Each line that includes "from" counts once; give the total and nothing besides.

**INFORMATION SHOWN**.
[Start]

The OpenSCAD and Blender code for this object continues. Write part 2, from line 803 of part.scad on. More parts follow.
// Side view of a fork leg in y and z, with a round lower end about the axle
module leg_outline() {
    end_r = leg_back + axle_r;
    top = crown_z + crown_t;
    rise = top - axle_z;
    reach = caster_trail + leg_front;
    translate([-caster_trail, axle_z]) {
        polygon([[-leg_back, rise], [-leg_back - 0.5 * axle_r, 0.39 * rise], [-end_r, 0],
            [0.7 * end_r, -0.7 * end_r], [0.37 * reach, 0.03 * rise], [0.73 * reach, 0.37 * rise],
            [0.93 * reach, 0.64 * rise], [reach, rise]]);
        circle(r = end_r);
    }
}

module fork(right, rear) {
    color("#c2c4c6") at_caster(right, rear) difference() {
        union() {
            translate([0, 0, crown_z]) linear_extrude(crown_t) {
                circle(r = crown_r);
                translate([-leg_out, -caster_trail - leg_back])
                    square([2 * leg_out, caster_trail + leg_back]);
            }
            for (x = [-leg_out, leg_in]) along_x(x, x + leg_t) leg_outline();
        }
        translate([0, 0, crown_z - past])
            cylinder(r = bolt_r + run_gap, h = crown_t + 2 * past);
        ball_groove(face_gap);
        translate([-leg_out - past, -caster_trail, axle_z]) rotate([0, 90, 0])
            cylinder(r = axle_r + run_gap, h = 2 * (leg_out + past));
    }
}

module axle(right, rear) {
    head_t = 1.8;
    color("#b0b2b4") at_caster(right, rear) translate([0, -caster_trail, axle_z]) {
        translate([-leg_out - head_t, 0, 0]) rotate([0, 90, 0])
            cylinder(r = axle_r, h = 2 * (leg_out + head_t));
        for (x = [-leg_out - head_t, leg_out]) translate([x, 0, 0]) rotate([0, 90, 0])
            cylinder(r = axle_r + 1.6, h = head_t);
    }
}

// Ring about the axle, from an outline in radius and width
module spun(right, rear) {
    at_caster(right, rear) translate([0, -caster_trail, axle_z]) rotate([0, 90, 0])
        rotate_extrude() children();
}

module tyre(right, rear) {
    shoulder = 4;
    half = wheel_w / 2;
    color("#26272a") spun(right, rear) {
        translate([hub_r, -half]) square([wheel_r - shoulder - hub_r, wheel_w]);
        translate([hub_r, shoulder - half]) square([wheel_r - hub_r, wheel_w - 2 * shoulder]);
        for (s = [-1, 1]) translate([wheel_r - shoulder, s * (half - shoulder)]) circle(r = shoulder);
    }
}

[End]

**OUTPUT OF THE TASK**.
2